Greg Puʻuwai Aloha Baker holds an MBA and a College Certificate in Community Cat Management from the University of the Pacific, a program focused on effective, humane methods to stabilize and reduce free-roaming cat populations. The program was taught by Stacey LeBaron, a nationally recognized expert with over 30 years of experience in community cat management, shelter operations, and TNR (Trap-Neuter-Return). LeBaron is best known for her leadership in the groundbreaking Newburyport, Massachusetts TNR project that successfully reduced a waterfront colony of 300 cats to zero by 2009, and for founding CommunityCatsPodcast.com.

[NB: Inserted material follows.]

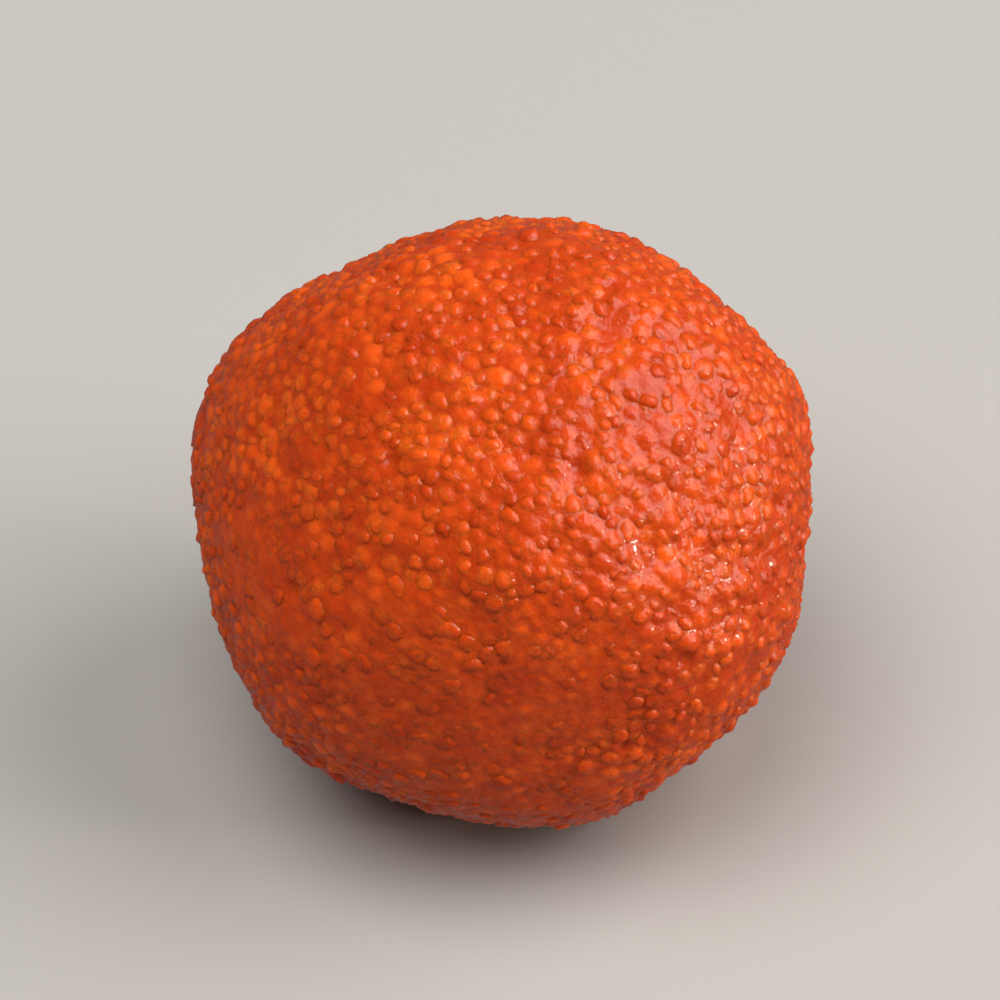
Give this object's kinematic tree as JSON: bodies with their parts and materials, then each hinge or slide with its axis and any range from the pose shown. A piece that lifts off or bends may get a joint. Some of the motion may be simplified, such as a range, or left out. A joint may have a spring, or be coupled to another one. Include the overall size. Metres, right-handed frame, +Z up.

Greg has been deeply involved in cat rescue and advocacy for more than five years, co-managing multiple community cat colonies in Pāhoa on the Big Island of Hawaiʻi as well as creating a mini-cat sanctuary for hard to adopt Community Cats. Through consistent TNR work, he has personally trapped, neutered, and returned over 70 cats. He also volunteers regularly at PetFix Spay/Neuter MASH events, providing critical support for both cats and dogs.

Greg’s commitment to humane cat management extends to policy advocacy. He founded Hawaiʻi Animal Advocacy Organization and led community efforts opposing the Hawaiʻi County Cat Feeding Ban (Bill 51), gathering over 7,500 petition signatures to defend community-based, science-driven animal welfare practices.